*YOUR TASK*
Write the material out again, line by line, exactly as it is.

_ _ _ _ _ _ _

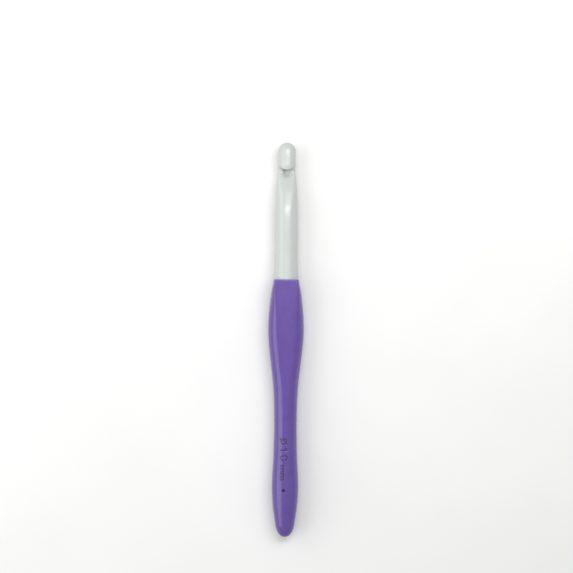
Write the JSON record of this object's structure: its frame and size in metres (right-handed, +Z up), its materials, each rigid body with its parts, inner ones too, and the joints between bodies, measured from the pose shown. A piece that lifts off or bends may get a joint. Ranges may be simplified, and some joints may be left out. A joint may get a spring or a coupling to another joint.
{
  "type": "crochet hook",
  "caption": "Large plastic crochet hook with a rounded head, slanted lip, tapered throat and parallel shaft in a soft contoured handle.",
  "frame": {"origin": "centre of the bounding box in X and Y, on the plane that the hook lies on", "axes": "+X along the hook from the handle's end to the tip of the head, +Z up out of the hook's mouth, +Y to the left when looking along +X"},
  "size_m": [0.1792, 0.0162, 0.0118],
  "materials": {
    "shaft_plastic": "pale grey rigid plastic with a satin sheen",
    "core_plastic": "plain grey moulded plastic, hidden inside the handle",
    "grip_rubber": "violet soft-touch elastomer, satin with a fine moulded grain"
  },
  "bodies": {
    "root": {"hook_shaft": "shaft_plastic", "handle_core": "core_plastic", "soft_grip": "grip_rubber"}
  },
  "joints": []
}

_ _ _ _ _ _ _

*SOLUTION*
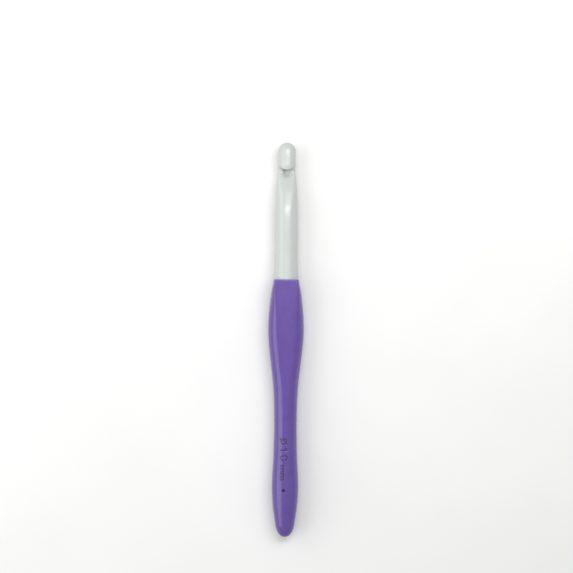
Write the JSON record of this object's structure: its frame and size in metres (right-handed, +Z up), its materials, each rigid body with its parts, inner ones too, and the joints between bodies, measured from the pose shown. A piece that lifts off or bends may get a joint. Ranges may be simplified, and some joints may be left out. A joint may get a spring or a coupling to another joint.
{
  "type": "crochet hook",
  "caption": "Large plastic crochet hook with a rounded head, slanted lip, tapered throat and parallel shaft in a soft contoured handle.",
  "frame": {"origin": "centre of the bounding box in X and Y, on the plane that the hook lies on", "axes": "+X along the hook from the handle's end to the tip of the head, +Z up out of the hook's mouth, +Y to the left when looking along +X"},
  "size_m": [0.1792, 0.0162, 0.0118],
  "materials": {
    "shaft_plastic": "pale grey rigid plastic with a satin sheen",
    "core_plastic": "plain grey moulded plastic, hidden inside the handle",
    "grip_rubber": "violet soft-touch elastomer, satin with a fine moulded grain"
  },
  "bodies": {
    "root": {"hook_shaft": "shaft_plastic", "handle_core": "core_plastic", "soft_grip": "grip_rubber"}
  },
  "joints": []
}